Les investissements en capital ayant des rendements décroissants qui ne sont plus compensés par des progrès techniques impressionnants, une grande partie de la formation de capital a été découragée.
Les taux d’intérêt réels ayant chuté à des niveaux plus bas, le prix de nombreux actifs, comme les maisons, a augmenté sans relâche entre 1973 et 2019, de sorte que moins de personnes que jamais pouvaient se permettre d’y vivre.
Les coûts sociaux ont également été considérables. Les données de l’Enquête sociale générale sur les ménages montrent que la satisfaction au travail déclarée aux États-Unis est en baisse depuis 1972.
Anne Case et Angus Deaton dans Deaths of Despair présentent des données sur l’apparition du désespoir en Amérique, en le reliant aux développements économiques.
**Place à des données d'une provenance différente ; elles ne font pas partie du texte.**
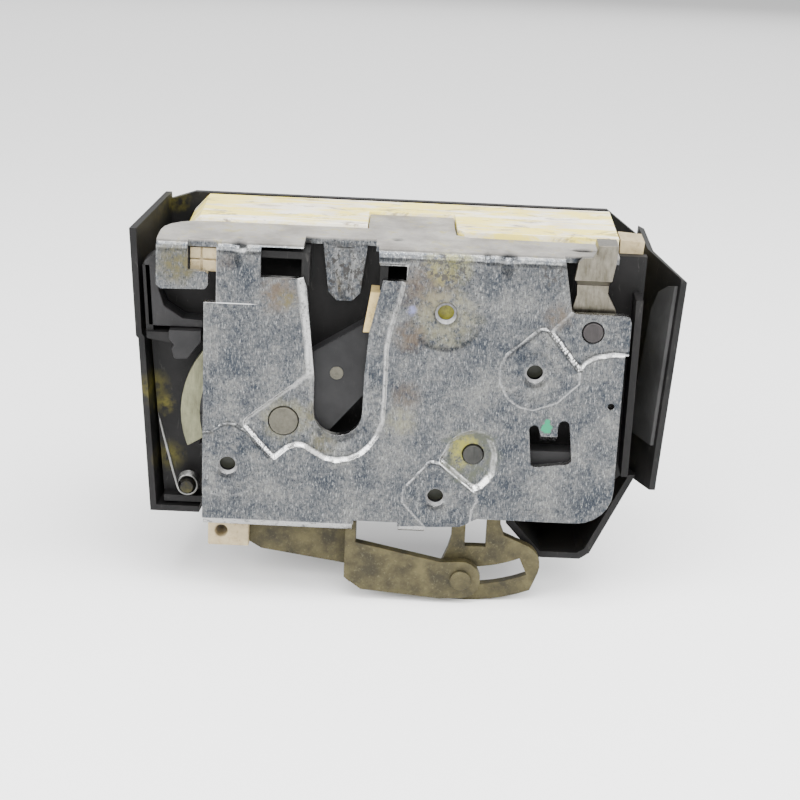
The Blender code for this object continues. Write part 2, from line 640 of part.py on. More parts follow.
def lock_motor():
    motor = pin("lock_motor", (0, 0), [(-54.0, -53.0, 4.0), (-53.0, -26.0, MOTOR_RADIUS),
                                       (-26.0, -24.6, 4.0)], steel(), PARTS, 28)
    along_x(motor, WORM_DEPTH, WORM_HEIGHT)
    smooth(motor)
    steps = []
    for turn in range(6):
        start = -23.4 + 3.0 * turn
        steps += [(start, start + 1.0, 2.4), (start + 1.4, start + 2.6, WORM_RADIUS)]
    worm = pin("motor_worm", (0, 0), [(-24.3, -23.4, 1.2), *steps, (-5.4, -4.0, 1.6)],
               material("brass_worm", (0.65, 0.48, 0.18), 0.35, 1.0), PARTS, 16)
    along_x(worm, WORM_DEPTH, WORM_HEIGHT)
    set_origin(worm, -14.0, WORM_DEPTH, WORM_HEIGHT)
    smooth(worm)


def drive_gear():
    points = []
    for tooth in range(GEAR_TEETH):
        base = 360 * tooth / GEAR_TEETH
        for offset, radius in ((-4.6, GEAR_RADIUS - 2), (-2.0, GEAR_RADIUS), (2.0, GEAR_RADIUS),
                               (4.6, GEAR_RADIUS - 2)):
            points.append(arc(GEAR_AXIS, radius, base + offset, base + offset, 1)[0])
    gear = prism("drive_gear", 27.0, 33.0, [points, circle(GEAR_AXIS, 2.0 + GAP, 16)],
                 white_nylon(), collection=PARTS)
    set_origin(gear, GEAR_AXIS[0], 30, GEAR_AXIS[1])
    smooth(gear)
    smooth(pin("gear_axle", GEAR_AXIS, [(18.0, 26.4, 3.2), (26.4, 43.7, 2.0)], steel(), PARTS, 16))


def lock_slider():
    slider = prism("lock_slider", 35.0, 38.0,
                   [[(2.0, -3.0), (38.0, -3.0), (38.0, 12.0), (34.0, 12.0), (34.0, 1.0),
                     (2.0, 1.0)]], black_plastic(), collection=PARTS)
    cut(slider, box("slider_slot", (8.0, 26.0), (30.0, 40.0), (-1.8, -0.2)))


def microswitch():
    switch = box("microswitch", (26.0, 44.0), (24.0, 31.0), (15.0, 24.0), black_plastic(), PARTS)
    join(switch, box("switch_button", (30.0, 33.0), (26.0, 29.0), (13.8, 16.0)))


def build():
    start_scene()
    face_plate()
    claw()
    pawl()
    release_lever()
    handle_link()
    rod_clip()
    return_spring()
    lock_lever()
    latch_frame()
    slot_buffer()
    window_block()
    back_plate()
    actuator_housing()
    outer_cover()
    lever_guide()
    connector_socket()
    lock_motor()
    drive_gear()
    lock_slider()
    microswitch()


build()
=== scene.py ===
"""A car side-door latch, taken out of its door: greased zinc face plate, open claw, levers,
black mouldings and the white nylon lock drive behind. Metres, in the frame's own axes; sizes in
the tables below are millimetres, turned into metres by MM."""
import json
import math

import bmesh
import bpy
from mathutils import Matrix, Vector


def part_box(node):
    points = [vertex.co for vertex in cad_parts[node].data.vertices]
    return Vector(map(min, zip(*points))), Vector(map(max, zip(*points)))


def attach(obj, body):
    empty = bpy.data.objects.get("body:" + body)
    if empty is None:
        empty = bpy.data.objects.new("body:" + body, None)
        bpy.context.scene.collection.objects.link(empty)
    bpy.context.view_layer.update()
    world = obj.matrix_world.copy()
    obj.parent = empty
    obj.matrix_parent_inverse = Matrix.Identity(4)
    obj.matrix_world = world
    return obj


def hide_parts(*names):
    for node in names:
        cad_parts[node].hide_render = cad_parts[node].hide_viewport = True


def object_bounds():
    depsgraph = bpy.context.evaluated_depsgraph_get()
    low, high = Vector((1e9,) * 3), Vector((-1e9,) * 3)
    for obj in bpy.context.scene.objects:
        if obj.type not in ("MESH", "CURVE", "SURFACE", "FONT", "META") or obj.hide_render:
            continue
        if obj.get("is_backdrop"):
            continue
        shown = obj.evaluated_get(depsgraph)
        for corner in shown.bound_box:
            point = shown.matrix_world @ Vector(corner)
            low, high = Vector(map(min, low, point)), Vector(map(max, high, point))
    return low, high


MM = 0.001

# Places on the face plate, as (x, z) seen from the front
SCREW_HOLES = ((6.6, 23.6), (30.0, 8.7), (-48.1, -20.1), (6.3, -26.5))
SCREW_CORE = 2.5                 # core radius of the M6 threads
COVER_SCREWS = ((-54.0, 31.0), (42.0, 31.0), (-50.0, -22.0))
# The cover's ribs, as (x, z) spans
COVER_RIBS = (((-60.0, 8.0), (21.0, 22.4)), ((-40.0, 46.0), (-15.4, -14.0)),
              ((-32.7, -31.3), (-30.0, 34.0)), ((0.3, 1.7), (-30.0, 34.0)),
              ((-60.0, 34.0), (-30.7, -29.3)), ((44.0, 45.4), (-40.0, 22.0)))
SHEET = 2.0                      # thickness of the face plate
FLANGE_TOP = 39.6

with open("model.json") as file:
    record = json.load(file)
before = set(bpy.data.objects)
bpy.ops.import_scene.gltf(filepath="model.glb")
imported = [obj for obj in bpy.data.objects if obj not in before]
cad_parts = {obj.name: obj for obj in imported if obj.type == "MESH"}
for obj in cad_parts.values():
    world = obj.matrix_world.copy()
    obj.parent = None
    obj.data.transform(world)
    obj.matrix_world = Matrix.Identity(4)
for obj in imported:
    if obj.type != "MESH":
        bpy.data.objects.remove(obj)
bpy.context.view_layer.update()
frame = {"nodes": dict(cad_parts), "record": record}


# --- finishes -----------------------------------------------------------------------------

class Value:
    """A number or colour in a finish. Sums on it add their Math nodes."""

    def __init__(self, finish, socket):
        self.finish = finish
        self.socket = socket

    def sum(self, operation, *terms):
        return self.finish.node("ShaderNodeMath", {"operation": operation},
                                dict(enumerate(terms)))

    def __add__(self, other):
        return self.sum("ADD", self, other)

    def __radd__(self, other):
        return self.sum("ADD", other, self)

    def __sub__(self, other):
        return self.sum("SUBTRACT", self, other)

    def __rsub__(self, other):
        return self.sum("SUBTRACT", other, self)

    def __mul__(self, other):
        return self.sum("MULTIPLY", self, other)

    def __rmul__(self, other):
        return self.sum("MULTIPLY", other, self)

    def within(self, low, high):
        """0 below low, 1 above high, and a straight slope between; reversed if low > high."""
        rise = 1 / (high - low)
        return self.finish.node("ShaderNodeMath", {"operation": "MULTIPLY_ADD", "use_clamp": True},
                                {0: self, 1: rise, 2: -low * rise})


class Finish:
    """A material made of nodes, round one Principled shader."""

    def __init__(self, name):
        self.material = bpy.data.materials.new(name)
        self.material.use_nodes = True
        self.tree = self.material.node_tree
        self.shader = self.tree.nodes["Principled BSDF"]
        self.place = self.node("ShaderNodeTexCoord", {}, {}, "Object")

    def node(self, kind, settings, sockets, output=0):
        """Adds a node: its settings first, then its sockets by name or number."""
        made = self.tree.nodes.new(kind)
        for key, setting in settings.items():
            if key == "stops":
                ramp = made.color_ramp.elements
                while len(ramp) < len(setting):
                    ramp.new(0.5)
                for element, (position, colour) in zip(ramp, setting):
                    element.position = position
                    element.color = (*colour, 1)
            else:
                setattr(made, key, setting)
        for key, value in sockets.items():
            self.feed(made.inputs[key], value)
        return Value(self, made.outputs[output])

    def feed(self, socket, value):
        if isinstance(value, Value):
            self.tree.links.new(value.socket, socket)
        elif isinstance(value, tuple) and len(socket.default_value) == 4:
            socket.default_value = (*value, 1)
        else:
            socket.default_value = value

    def noise(self, size, detail=4, rough=0.6, distortion=0.0, stretch=None):
        """Noise whose blotches are about so many millimetres across."""
        place = self.place
        if stretch:
            turn, scale = stretch
            place = self.node("ShaderNodeMapping", {}, {"Vector": self.place, "Rotation": turn,
                                                        "Scale": scale})
        return self.node("ShaderNodeTexNoise", {}, {"Vector": place, "Scale": 1 / (size * MM),
                                                    "Detail": detail, "Roughness": rough,
                                                    "Distortion": distortion})

    def mix(self, under, over, factor):
        """A colour over another, by a factor from 0 to 1."""
        return self.node("ShaderNodeMix", {"data_type": "RGBA"}, {0: factor, 6: under, 7: over}, 2)

    def tint(self, value, *stops):
        return self.node("ShaderNodeValToRGB", {"stops": stops}, {0: value})

    def near(self, x, z, radius, soft):
        """1 close to a point of the face, falling to 0 over the soft width; the edge wanders."""
        centre = (x * MM, 0, z * MM)
        flat = self.node("ShaderNodeVectorMath", {"operation": "MULTIPLY"},
                         {0: self.place, 1: (1, 0, 1)})
        gap = self.node("ShaderNodeVectorMath", {"operation": "DISTANCE"}, {0: flat, 1: centre},
                        "Value")
        wander = self.noise(radius * 0.5, 3) - 0.5
        return (gap + wander * (radius * MM)).within(radius * MM, (radius - soft) * MM)

    def bump(self, height, depth, strength):
        """Relief from a height, up to so many millimetres deep."""
        return self.node("ShaderNodeBump", {}, {"Height": height, "Distance": depth * MM,
                                                "Strength": strength})

    def surface(self, **sockets):
        for name, value in sockets.items():
            self.feed(self.shader.inputs[name.replace("_", " ")], value)
        return self.material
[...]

Le déclin de l’innovation et de ses récompenses est en grande partie imputable à la détérioration des valeurs modernes qui alimentent le dynamisme des gens, je crois.
L’effroyable montée de la « culture de l’argent », pour reprendre une expression du philosophe américain John Dewey, peut affaiblir le dynamisme d’une nation, comme je le soutiens dans Mass Flourishing.
Je suis encouragé de voir que d’autres s’intéressent à développer davantage mes idées sur la restauration du dynamisme économique. Melissa Kearney, directrice de l’Aspen Economic Strategy Group, a par exemple réorienté l’orientation de recherche de l’organisation de la résilience vers le renforcement du dynamisme.
Il sera difficile de retrouver ces valeurs et d’inverser le ralentissement de l’innovation.
Les économistes doivent concevoir une économie dynamique dans laquelle les gens peuvent connaître un épanouissement de masse, à partir de la base.